3. Respond with a 206
While we have never seen this option finally implemented, we have been in meetings where some developers have proposed it. In more than one country. In different companies. Not only juniors. All this together seems that is floating over there a misunderstanding of when to use a 206 response, or more concretely for what.
The HTTP 206 response is intended for successfully range requests. I guess the confusion is coming from the description of this code in the guides “206 Partial Content “. The range requests are thought for handling petitions allowing to send only a portion of an HTTP message from a server to a client. This is useful mainly for downloading large files like jpg, mp4, pdf, etc. You can find a more in-depth explanation in this Mozilla page about range requests.
4. Respond with a 200, just jump and trust (don’t do this at all !!!)
This is the laziest solution. Also, the weakest one. When the request is received, a 200 HTTP response is sent, without taking care if the actions requested have been successful or not. Such behavior entails crucial issues, like the lack of traceability on the client-side (not to mention how it works against RESTful principles).
Perhaps, you think this alternative is fine for a send and forget approach, sometimes employed in logging. But if you step back, and rethink it, you will realize that if you don’t care about some data, most likely you don’t need it. Anyhow, this stinky option could work, for a while. Until you need to dig in logs in a crisis, and those logs are not there.
Through the years, we have seen several variants of this implementation. None of those deserves the development time:
- Queuing the message and processing it later. Similar to option one but poorly done, without any callback endpoint (also 202 is a more precise answer than a 200 for this).
- Validating each element before the response. If there is an error, send a 400. Still, if after the validation, there is another problem (in the persistence, for example) that is not adequately communicated to the client.
- Asking the clients to call the resource endpoint for checking if the object is there (or when the requested action was a PUT or PATCH checking that it appears with the proper values). If they don’t have the expected answer, then the operation has failed. This choice is utterly inefficient. An endpoint is going to be called in quite a weird way. Logging and debugging will become a nightmare. Mere checking requests will overload an endpoint that should serve content. Furthermore, while you are going away from the standard, the integrations with your system will be painful and bug-prone.
Then, what should we do?
There is not a white or black scenario, but neither grey. You need to understand your underline architecture and analyze your client and business requirements. In any case, unless you are exploring for yourself or doing a quick proof of concept, we strongly recommend that you should avoid options 3 and 4.

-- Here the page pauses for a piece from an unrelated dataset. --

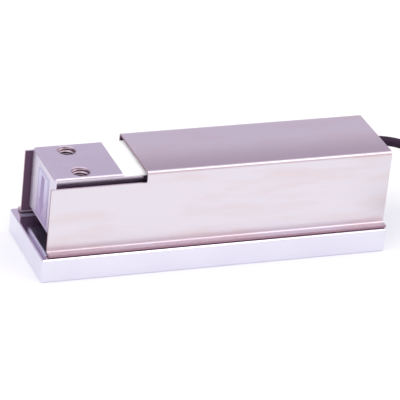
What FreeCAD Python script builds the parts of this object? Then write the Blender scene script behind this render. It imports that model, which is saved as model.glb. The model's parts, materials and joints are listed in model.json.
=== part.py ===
"""Single point load cell on a ground base plate, under a folded sheet cover.

A binocular bending beam stands on a spacer at its fixed end and is free at its live end, where two
tapped holes take the load.  White silicone covers the strain gauges.  The cable leaves the fixed end
through a screwed gland and lies on the surface beside the plate, in a tied coil with bare leads.

Millimetres.  Origin at the centre of the plate's underside, +X towards the cable, +Z up.
"""
import FreeCAD, Part
import math
import os
from FreeCAD import Vector

os.makedirs("parts", exist_ok=True)

# ---------------------------------------------------------------- base plate
plate_length = 202.0
plate_width = 60.0
plate_thickness = 14.0
plate_edge_break = 0.6

base_hole_diameter = 6.0            # tapped M6, for whatever carries the plate
base_hole_depth = 9.0
base_hole_inset_x = 13.0
base_hole_inset_y = 10.0
hole_mouth_bevel = 0.5

# ---------------------------------------------------------------- load cell beam
beam_length = 150.0
beam_width = 40.0
beam_height = 36.5
beam_edge_radius = 1.5
beam_end_bevel = 1.0
beam_setback = 7.0                  # live end of the beam behind the live end of the plate

load_hole_diameter = 10.0           # tapped M10, two across the beam at each end
load_hole_spacing = 25.0
load_hole_inset = 16.7              # from the beam's end to the holes
load_hole_depth = 22.0
fixing_hole_depth = 20.0

window_bore_radius = 13.5           # two bores joined by a slot make the bending window
window_bore_spacing = 42.0
window_slot_height = 12.0
window_corner_radius = 2.0
window_mouth_bevel = 0.6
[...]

Regarding options 1 and 2, option 1 seems more robust. Responding a 202 and processing the data later, you ensure that you are protecting if there is an unexpected issue, and you enforce the data integrity. However, processing the data at the moment is still a valid solution depending on the requirements of your applications and the tradeoff that you can assume.
Keep in mind that your decision on how to organize the communication at the API level will determine the pace of your application. The integration of your own related microservices, partner apps, and web and mobile developments will depend on it.
Remember, the code is poetry, but only if you take care of it.